Climat toxique, atmosphère sexiste voire harcèlement… La libération de la parole est parvenue aux oreilles de nombreuses institutions. Mais que retient le monde du travail de ce nouveau paradigme ? Quelles mesures les entreprises suisses ont-elles prises pour éviter des actes de harcèlement ou intervenir face à ceux qui se dérouleraient chez eux ? La réponse n’est pas simple.
Certaines interventions sont visibles. Des outils se multiplient, comme à Genève par exemple, où une formation en ligne pour sensibiliser au harcèlement sexuel au travail a été mise en place pour tous les employés de l’Etat. Un cursus intégré à un kit de sensibilisation destiné à toutes les entreprises du pays. Le Groupe Mutuel s’est aussi doté, en complément à des mesures déjà en place, fin 2020, d’une plateforme externe permettant de signaler les comportements illégaux ou ne respectant pas le code de conduite de l’entreprise.
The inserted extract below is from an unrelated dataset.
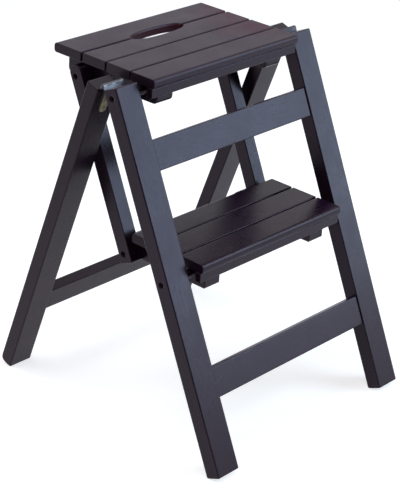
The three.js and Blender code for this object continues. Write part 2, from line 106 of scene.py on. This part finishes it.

A noter: les entreprises sont toujours plus nombreuses à se doter d’une personne dite "de confiance", interne ou externe, pour gérer les conflits et les questions de harcèlement (psychologique ou sexuel). Depuis un arrêt du Tribunal fédéral datant de 2012, déjà, la pratique est en réalité obligatoire, mais dans les faits, sa mise en place reste lente et n’est qu’en progression.
Nous avons quatre ou cinq nouvelles entreprises clientes par semaine, elles sont de plus en plus sensibles à ces problématiques.
Alain Meylan, directeur de Fair 4 Safety
Alain Meylan a pu l’observer par lui-même. Il est directeur de Fair 4 Safety, une société crée par la Fédération des entreprises romandes Genève (FER) en 2006 pour soutenir les entreprises dans la mise en place de dispositifs de santé et sécurité. Fair 4 Safety a lancé début 2021 un service de personnes de confiance. "Nous avons quatre ou cinq nouvelles entreprises clientes par semaine, elles sont de plus en plus sensibles à ces problématiques. Avant, certains employeurs considéraient peut-être ces affaires avec un petit sourire distant, maintenant ils se disent qu’il faut aussi prendre en main ces problématiques chez eux."
Alain Meylan tempère : la mise en place de ces personnes de confiance n’implique pas forcément que les collaborateurs osent faire appel à elles. "Il faut qu’ils croient au fait que cela restera confidentiel et qu’ils se sentent libres d’y avoir recours, et ça prendra du temps."
Globalement, pas de ruée vers les outils et infrastructures de prévention. A la Fédération des entreprises romandes Genève, on ne constate pas de croissance exponentielle, mais une constante progression ces dernières années. "Depuis 2010, nous avons beaucoup de demandes. L’intérêt pour ces thématiques se fait progressivement", note aussi Mélanie Battistini, qui anime des formations en entreprise sur la prévention du harcèlement sexuel et psychologique pour le centre de compétences en matière de souffrance au travail le 2e Observatoire.
Beaucoup d’employeurs ont l’idée que le harcèlement est le fait d’individus déviants... mais le problème peut aussi être celui de la culture d’entreprise...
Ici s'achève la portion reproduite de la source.